#### EXERCISE INPUT:

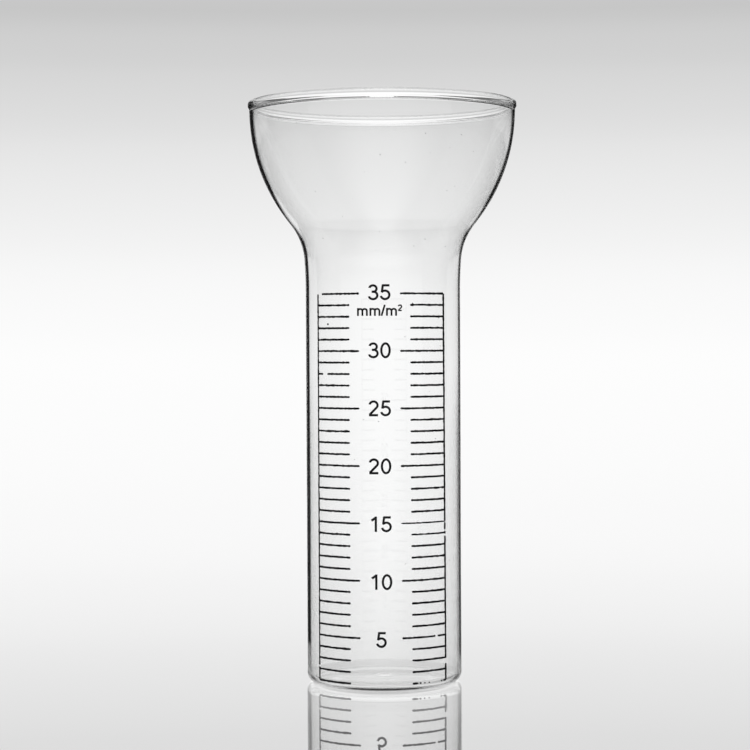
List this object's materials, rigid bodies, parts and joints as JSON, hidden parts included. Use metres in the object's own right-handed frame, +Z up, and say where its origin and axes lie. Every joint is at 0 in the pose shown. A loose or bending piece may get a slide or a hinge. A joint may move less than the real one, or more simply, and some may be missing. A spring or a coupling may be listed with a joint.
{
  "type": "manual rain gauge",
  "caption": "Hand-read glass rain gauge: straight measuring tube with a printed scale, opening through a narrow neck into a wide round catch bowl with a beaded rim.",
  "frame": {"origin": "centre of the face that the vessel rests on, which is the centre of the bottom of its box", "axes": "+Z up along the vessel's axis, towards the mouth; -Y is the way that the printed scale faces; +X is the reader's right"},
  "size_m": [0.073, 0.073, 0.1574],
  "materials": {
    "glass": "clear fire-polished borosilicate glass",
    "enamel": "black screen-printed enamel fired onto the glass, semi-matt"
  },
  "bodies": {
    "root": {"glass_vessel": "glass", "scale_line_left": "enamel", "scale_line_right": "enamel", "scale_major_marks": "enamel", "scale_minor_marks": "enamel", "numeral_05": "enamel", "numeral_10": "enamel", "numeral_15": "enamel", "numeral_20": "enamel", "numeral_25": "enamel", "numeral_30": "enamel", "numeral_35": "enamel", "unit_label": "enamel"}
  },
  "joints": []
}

---

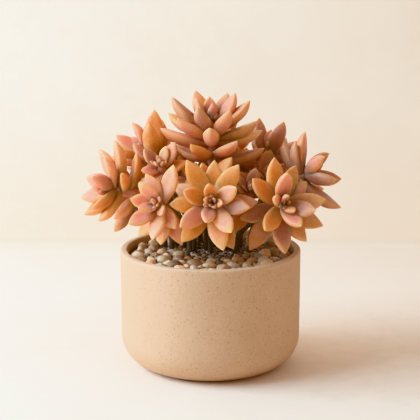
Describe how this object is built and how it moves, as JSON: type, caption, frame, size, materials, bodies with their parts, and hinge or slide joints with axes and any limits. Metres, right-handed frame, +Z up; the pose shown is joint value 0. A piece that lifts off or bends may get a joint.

==

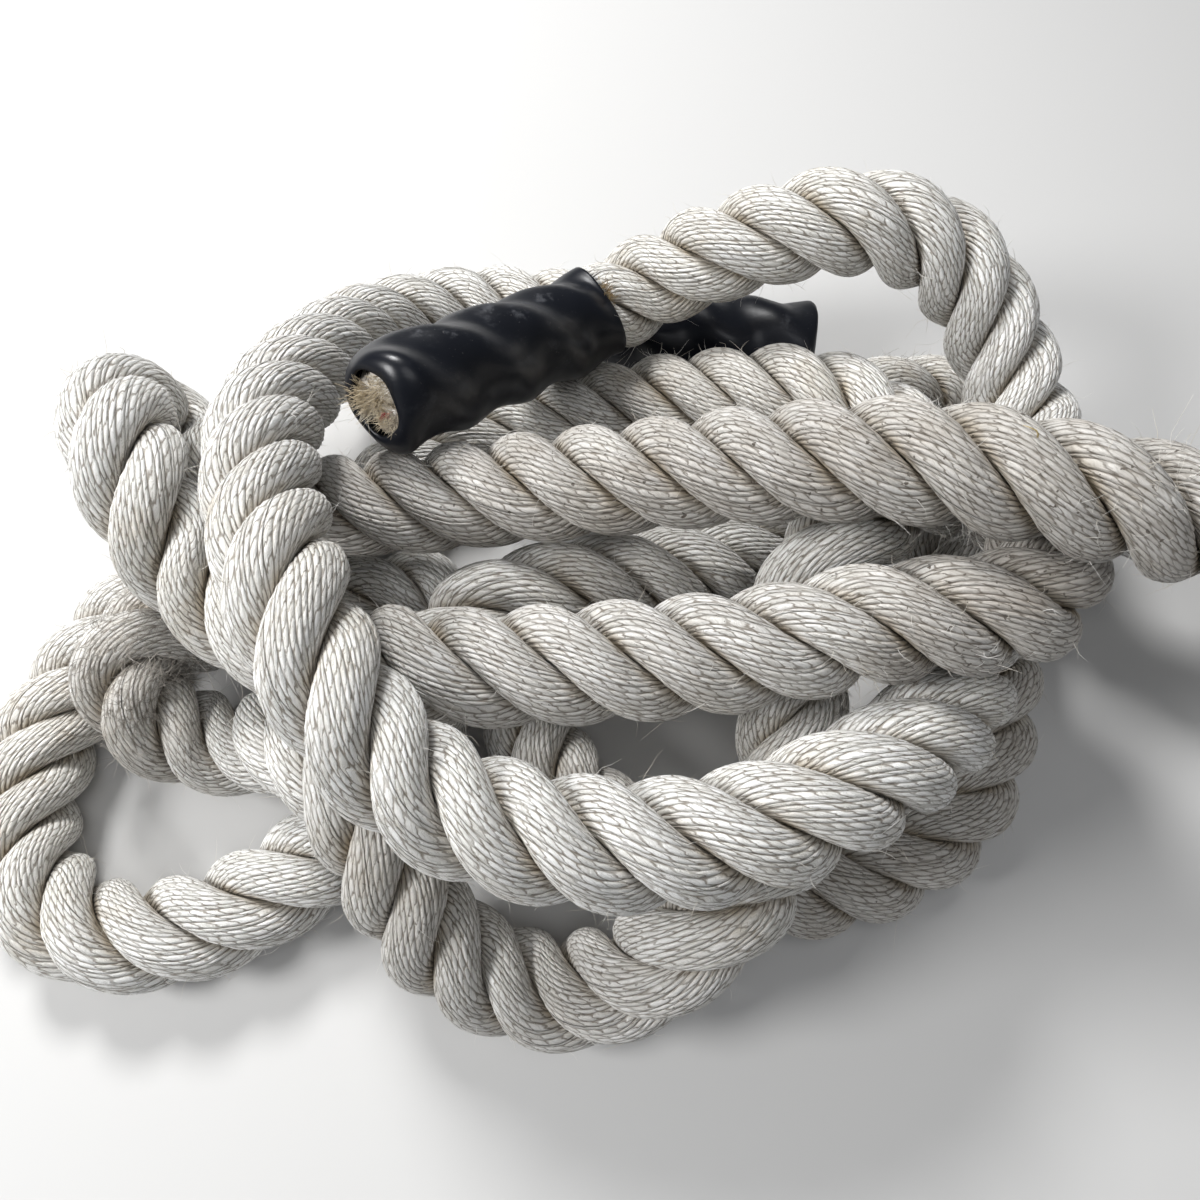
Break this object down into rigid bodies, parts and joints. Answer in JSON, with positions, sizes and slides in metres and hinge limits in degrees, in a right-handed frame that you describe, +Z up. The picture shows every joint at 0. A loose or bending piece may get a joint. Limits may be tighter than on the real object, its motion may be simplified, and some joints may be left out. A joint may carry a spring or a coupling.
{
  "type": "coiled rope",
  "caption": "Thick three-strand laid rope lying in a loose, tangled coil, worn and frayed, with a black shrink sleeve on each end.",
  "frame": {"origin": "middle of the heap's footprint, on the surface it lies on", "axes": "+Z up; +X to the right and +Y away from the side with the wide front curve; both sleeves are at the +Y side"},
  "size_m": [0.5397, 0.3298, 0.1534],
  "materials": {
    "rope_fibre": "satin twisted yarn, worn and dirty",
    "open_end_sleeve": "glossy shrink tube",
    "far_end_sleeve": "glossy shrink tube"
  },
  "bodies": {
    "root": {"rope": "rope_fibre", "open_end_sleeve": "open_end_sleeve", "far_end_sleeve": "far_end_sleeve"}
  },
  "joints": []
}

#### CHALLENGE:
Scan the material for lines with the word "into", and copy each line you find.

#### ANSWER FOR THE TASK:
  "caption": "Hand-read glass rain gauge: straight measuring tube with a printed scale, opening through a narrow neck into a wide round catch bowl with a beaded rim.",
Break this object down into rigid bodies, parts and joints. Answer in JSON, with positions, sizes and slides in metres and hinge limits in degrees, in a right-handed frame that you describe, +Z up. The picture shows every joint at 0. A loose or bending piece may get a joint. Limits may be tighter than on the real object, its motion may be simplified, and some joints may be left out. A joint may carry a spring or a coupling.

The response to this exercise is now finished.